For the pasta salad, toss the cooked noodles, peppers, artichokes, and gouda together in a large bowl. Pour the dressing over the top and mix to combine. Allow to rest at room temperature for 30 minutes before serving, or cover and refrigerate overnight (allow 30 minutes to warm to room temperature before serving). Taste and adjust any seasonings, if necessary.
Cook the noodles according to package directions. Drain, shaking to remove excess water. Drizzle with a few Tbsp. of olive oil and toss to coat. Spread noodles on a sheet pan and transfer to refrigerator to cool.

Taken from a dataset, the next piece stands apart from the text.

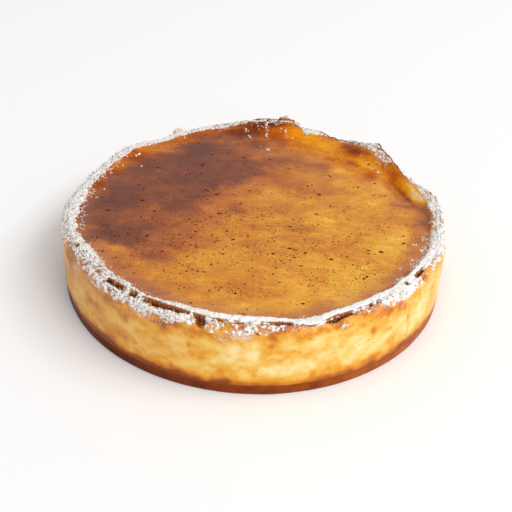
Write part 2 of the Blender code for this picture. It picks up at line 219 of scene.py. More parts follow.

Smoked gouda can be purchased from the deli/meat department of a well-stocked grocery store.
Southern-Style Pickled Shrimp
Serves 6 to 8
1 Vidalia or sweet onion, thinly sliced
1 lemon, thinly sliced
3/4 cup cider vinegar
1/2 cup canola oil
1/4 cup capers with their juices
3/4 tsp. celery seeds
1/2 tsp. sugar
1/2 tsp. salt
Splash of Tabasco sauce, to taste
1 1/2 lbs. (41/50 count) peeled and cooked shrimp
In a large bowl, combine the onions, lemon, cider vinegar, canola oil, capers, celery seeds, sugar, salt, and Tabasco. Add the shrimp and toss to combine. Cover and refrigerate for a minimum of 24 hours, stirring occasionally. Serve chilled. Keeps for at least a week.